→ **Data lines**:

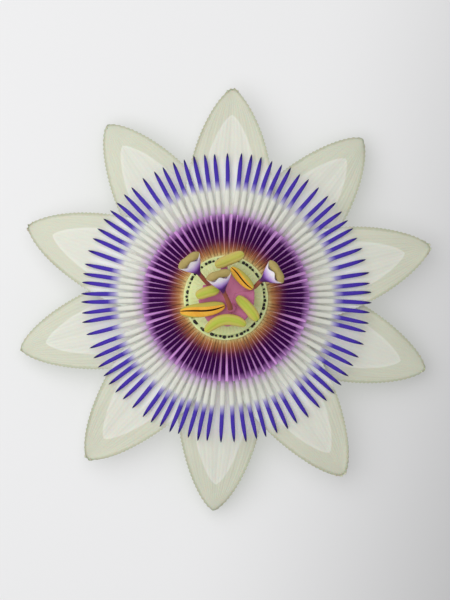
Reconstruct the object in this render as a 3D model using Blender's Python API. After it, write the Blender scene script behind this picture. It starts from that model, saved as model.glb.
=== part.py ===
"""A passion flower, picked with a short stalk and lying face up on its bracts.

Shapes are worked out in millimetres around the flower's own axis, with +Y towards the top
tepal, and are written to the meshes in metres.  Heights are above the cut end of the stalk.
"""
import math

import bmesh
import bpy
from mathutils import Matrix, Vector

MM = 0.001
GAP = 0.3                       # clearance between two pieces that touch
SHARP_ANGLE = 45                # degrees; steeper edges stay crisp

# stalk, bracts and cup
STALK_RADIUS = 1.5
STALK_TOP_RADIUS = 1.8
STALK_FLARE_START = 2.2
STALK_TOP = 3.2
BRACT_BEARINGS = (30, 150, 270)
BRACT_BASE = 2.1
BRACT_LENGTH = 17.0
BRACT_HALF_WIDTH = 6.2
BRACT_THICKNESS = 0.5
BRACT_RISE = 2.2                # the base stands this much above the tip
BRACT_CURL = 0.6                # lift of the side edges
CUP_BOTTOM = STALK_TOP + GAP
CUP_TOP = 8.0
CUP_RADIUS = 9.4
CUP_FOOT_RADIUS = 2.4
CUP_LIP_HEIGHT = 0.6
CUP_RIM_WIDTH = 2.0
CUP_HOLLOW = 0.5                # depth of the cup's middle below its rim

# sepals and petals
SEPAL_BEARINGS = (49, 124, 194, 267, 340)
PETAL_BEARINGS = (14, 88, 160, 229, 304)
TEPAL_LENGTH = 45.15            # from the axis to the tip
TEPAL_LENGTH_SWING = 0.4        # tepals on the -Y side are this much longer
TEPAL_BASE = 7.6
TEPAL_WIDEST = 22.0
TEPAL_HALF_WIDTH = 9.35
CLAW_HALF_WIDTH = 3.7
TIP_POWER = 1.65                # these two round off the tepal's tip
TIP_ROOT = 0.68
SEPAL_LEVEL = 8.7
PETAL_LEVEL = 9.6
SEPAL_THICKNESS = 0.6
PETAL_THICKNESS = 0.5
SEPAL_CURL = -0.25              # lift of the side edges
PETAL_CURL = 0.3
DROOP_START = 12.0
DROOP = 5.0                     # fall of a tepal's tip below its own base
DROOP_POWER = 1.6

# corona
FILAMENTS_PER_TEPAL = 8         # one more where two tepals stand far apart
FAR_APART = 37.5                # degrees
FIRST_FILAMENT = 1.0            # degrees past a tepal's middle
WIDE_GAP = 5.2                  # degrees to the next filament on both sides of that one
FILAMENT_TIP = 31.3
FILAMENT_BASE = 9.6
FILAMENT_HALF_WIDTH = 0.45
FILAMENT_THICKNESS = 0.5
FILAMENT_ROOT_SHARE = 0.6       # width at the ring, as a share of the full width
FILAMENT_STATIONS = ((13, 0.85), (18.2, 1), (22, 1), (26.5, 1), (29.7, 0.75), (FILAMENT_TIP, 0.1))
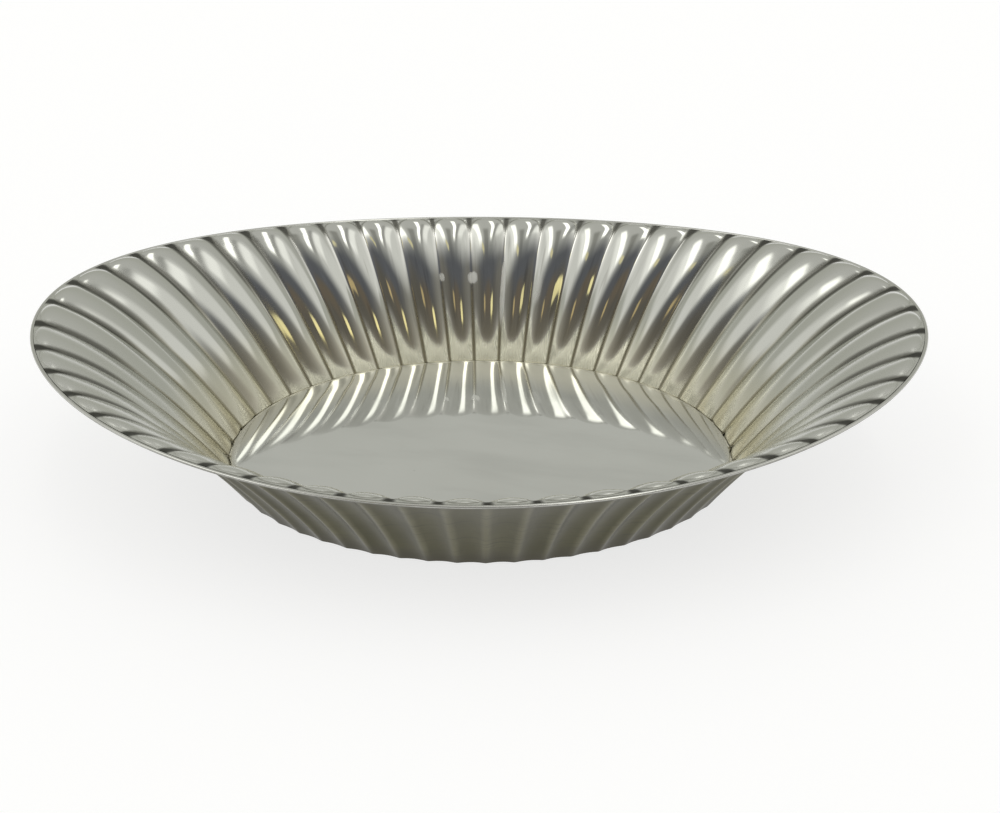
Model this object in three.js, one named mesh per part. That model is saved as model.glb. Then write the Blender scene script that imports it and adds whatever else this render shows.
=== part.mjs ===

→ **What the exercise asks**:
Copy the records above exactly, from the first line through the line containing "SHARP_ANGLE = 45", and include nothing else.

→ **Solution**:
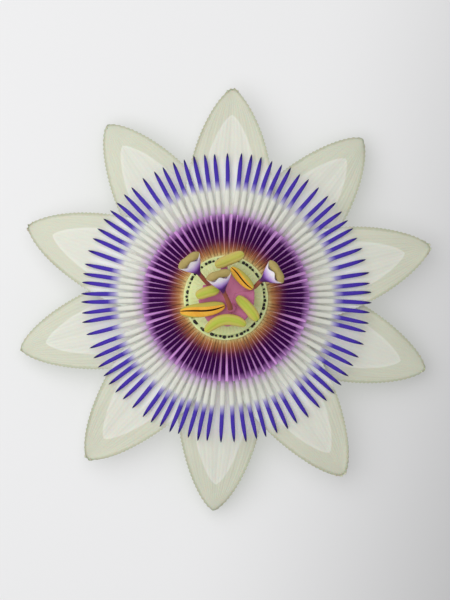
Reconstruct the object in this render as a 3D model using Blender's Python API. After it, write the Blender scene script behind this picture. It starts from that model, saved as model.glb.
=== part.py ===
"""A passion flower, picked with a short stalk and lying face up on its bracts.

Shapes are worked out in millimetres around the flower's own axis, with +Y towards the top
tepal, and are written to the meshes in metres.  Heights are above the cut end of the stalk.
"""
import math

import bmesh
import bpy
from mathutils import Matrix, Vector

MM = 0.001
GAP = 0.3                       # clearance between two pieces that touch
SHARP_ANGLE = 45                # degrees; steeper edges stay crisp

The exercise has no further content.